* Begin EXTRACTED MATERIAL *

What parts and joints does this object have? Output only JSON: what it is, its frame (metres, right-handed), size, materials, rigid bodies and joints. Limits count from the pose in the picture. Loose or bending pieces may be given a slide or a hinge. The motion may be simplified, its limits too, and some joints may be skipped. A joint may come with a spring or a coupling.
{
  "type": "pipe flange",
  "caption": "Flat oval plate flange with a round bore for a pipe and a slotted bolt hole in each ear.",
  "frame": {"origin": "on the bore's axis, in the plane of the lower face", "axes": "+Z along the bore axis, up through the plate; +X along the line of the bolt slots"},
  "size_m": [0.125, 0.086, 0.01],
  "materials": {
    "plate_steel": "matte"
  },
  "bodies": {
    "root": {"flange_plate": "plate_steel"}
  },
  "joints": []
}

* End EXTRACTED MATERIAL *
* Begin EXTRACTED MATERIAL *

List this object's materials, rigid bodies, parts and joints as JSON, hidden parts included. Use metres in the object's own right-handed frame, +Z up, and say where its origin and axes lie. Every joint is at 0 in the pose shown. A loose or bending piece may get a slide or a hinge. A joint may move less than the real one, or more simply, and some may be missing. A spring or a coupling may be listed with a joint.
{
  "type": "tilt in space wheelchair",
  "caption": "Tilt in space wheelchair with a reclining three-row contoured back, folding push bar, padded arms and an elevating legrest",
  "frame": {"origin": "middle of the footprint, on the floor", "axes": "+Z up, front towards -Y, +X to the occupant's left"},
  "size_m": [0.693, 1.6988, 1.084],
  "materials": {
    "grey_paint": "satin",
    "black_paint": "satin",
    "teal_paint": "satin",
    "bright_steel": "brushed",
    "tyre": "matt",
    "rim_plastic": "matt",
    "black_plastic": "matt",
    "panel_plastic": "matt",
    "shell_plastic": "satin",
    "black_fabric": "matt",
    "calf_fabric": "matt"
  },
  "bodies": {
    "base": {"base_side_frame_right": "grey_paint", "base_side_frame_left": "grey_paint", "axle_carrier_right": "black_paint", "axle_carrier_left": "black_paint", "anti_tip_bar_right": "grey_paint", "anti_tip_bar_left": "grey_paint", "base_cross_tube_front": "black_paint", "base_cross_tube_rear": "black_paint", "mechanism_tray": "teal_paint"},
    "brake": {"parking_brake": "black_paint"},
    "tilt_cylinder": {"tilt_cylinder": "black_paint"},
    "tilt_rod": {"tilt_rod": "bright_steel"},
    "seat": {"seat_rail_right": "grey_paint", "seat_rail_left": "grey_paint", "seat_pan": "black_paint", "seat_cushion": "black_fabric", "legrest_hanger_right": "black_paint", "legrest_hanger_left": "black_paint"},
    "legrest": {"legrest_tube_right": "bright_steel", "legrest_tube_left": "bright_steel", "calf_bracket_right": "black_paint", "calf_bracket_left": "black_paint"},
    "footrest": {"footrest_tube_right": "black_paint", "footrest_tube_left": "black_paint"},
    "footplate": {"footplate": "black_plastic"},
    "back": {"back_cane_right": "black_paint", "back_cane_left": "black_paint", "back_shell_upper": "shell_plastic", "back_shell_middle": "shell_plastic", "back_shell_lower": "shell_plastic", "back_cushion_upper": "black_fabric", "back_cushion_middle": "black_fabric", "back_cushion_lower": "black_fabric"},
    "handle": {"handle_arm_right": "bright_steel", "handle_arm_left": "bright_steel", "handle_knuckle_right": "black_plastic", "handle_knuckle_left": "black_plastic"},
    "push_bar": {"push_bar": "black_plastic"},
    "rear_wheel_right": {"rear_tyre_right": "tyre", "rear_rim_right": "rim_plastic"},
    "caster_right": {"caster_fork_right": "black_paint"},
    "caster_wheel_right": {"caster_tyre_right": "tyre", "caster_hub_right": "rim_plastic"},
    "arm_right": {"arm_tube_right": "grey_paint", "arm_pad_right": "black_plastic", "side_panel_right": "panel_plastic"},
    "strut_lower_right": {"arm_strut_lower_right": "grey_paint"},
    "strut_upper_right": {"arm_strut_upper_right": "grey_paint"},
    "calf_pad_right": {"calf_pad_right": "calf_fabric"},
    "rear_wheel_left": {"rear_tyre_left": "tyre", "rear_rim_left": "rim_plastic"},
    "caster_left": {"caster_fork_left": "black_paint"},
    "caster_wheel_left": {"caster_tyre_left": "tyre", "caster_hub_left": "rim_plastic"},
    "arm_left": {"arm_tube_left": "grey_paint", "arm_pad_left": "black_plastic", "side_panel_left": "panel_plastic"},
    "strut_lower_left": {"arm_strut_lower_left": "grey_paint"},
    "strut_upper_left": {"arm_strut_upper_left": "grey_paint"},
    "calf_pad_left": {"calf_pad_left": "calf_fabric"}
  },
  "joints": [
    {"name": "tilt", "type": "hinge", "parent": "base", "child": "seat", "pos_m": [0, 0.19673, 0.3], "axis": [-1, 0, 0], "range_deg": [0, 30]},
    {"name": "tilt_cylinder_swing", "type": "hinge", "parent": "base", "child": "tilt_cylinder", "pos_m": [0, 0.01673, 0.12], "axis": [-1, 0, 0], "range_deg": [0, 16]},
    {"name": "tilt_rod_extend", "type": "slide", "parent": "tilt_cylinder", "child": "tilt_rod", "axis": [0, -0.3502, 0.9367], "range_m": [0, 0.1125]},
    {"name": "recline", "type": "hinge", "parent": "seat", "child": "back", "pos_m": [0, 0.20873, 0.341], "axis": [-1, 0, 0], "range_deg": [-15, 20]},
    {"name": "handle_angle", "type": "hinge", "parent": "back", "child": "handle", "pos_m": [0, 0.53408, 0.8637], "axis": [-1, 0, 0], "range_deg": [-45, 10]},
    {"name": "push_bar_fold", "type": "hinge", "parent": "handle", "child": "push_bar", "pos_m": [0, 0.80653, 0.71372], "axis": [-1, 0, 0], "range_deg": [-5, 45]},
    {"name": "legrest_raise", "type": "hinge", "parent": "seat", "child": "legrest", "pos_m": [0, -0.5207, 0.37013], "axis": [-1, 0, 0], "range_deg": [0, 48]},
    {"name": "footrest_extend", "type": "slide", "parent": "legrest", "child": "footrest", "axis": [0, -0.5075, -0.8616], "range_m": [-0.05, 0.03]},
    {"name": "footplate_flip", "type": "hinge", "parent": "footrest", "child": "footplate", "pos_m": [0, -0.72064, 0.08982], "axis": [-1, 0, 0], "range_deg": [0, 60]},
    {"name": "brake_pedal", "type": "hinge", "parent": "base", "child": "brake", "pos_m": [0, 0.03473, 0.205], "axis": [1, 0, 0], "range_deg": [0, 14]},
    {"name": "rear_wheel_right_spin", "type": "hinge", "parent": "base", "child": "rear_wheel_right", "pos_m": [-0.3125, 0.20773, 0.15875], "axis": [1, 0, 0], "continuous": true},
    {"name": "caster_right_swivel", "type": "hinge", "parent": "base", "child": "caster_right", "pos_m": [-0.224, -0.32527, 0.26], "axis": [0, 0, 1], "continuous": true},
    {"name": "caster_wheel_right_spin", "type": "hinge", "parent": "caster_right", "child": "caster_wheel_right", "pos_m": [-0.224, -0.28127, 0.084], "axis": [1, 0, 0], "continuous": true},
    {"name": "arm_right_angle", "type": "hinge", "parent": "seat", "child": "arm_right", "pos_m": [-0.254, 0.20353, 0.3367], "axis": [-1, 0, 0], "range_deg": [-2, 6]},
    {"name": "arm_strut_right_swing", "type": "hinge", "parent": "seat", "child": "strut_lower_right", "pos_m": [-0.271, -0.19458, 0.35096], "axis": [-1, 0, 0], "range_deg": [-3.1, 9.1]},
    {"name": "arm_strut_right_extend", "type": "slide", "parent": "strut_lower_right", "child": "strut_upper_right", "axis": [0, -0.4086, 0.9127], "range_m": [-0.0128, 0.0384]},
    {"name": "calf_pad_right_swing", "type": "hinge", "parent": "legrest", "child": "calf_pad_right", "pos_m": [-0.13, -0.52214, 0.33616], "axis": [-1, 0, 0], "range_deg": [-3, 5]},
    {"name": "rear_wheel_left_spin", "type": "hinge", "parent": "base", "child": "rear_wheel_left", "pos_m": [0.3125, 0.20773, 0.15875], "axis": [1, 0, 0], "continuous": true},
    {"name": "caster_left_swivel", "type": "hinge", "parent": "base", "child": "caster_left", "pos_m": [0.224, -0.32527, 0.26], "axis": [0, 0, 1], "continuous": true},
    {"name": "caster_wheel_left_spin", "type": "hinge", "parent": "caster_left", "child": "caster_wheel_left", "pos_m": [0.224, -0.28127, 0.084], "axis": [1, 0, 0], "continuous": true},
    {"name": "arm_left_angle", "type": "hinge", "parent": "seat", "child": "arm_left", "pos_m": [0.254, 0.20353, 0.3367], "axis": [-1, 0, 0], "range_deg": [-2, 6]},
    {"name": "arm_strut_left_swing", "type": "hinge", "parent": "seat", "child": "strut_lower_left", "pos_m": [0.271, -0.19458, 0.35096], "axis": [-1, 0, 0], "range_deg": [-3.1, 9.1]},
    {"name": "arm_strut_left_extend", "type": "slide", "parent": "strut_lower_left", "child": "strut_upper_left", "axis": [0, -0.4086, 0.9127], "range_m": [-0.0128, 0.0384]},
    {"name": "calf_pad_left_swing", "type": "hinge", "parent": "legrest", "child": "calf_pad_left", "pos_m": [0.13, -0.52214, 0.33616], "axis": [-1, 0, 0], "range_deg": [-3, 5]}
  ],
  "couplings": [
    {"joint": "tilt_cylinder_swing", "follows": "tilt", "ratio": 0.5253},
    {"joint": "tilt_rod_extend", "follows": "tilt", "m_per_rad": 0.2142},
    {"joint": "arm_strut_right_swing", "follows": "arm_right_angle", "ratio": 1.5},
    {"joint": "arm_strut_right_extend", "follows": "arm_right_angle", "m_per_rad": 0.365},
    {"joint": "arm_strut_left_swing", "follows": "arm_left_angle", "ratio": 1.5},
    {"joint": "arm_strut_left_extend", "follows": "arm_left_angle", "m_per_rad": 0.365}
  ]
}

* End EXTRACTED MATERIAL *
* Begin EXTRACTED MATERIAL *

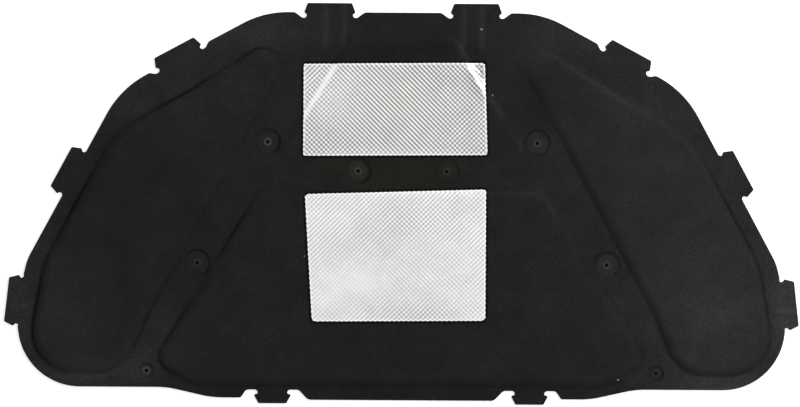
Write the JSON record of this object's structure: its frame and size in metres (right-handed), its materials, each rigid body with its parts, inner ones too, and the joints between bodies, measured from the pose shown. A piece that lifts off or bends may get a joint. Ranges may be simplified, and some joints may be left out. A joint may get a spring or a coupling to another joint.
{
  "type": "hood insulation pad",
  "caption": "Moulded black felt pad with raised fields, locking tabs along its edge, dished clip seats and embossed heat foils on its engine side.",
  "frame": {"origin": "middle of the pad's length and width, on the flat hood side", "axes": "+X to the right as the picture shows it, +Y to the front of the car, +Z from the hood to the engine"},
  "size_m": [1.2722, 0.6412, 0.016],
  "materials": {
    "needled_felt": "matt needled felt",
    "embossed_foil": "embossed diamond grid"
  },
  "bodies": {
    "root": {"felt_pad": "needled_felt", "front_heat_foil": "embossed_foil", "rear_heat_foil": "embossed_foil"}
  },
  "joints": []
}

* End EXTRACTED MATERIAL *

(WRITTEN INSTRUCTION) Copy in full each line that holds the word "rigid".

(SOLUTION TO THIS EXERCISE)
What parts and joints does this object have? Output only JSON: what it is, its frame (metres, right-handed), size, materials, rigid bodies and joints. Limits count from the pose in the picture. Loose or bending pieces may be given a slide or a hinge. The motion may be simplified, its limits too, and some joints may be skipped. A joint may come with a spring or a coupling.
List this object's materials, rigid bodies, parts and joints as JSON, hidden parts included. Use metres in the object's own right-handed frame, +Z up, and say where its origin and axes lie. Every joint is at 0 in the pose shown. A loose or bending piece may get a slide or a hinge. A joint may move less than the real one, or more simply, and some may be missing. A spring or a coupling may be listed with a joint.
Write the JSON record of this object's structure: its frame and size in metres (right-handed), its materials, each rigid body with its parts, inner ones too, and the joints between bodies, measured from the pose shown. A piece that lifts off or bends may get a joint. Ranges may be simplified, and some joints may be left out. A joint may get a spring or a coupling to another joint.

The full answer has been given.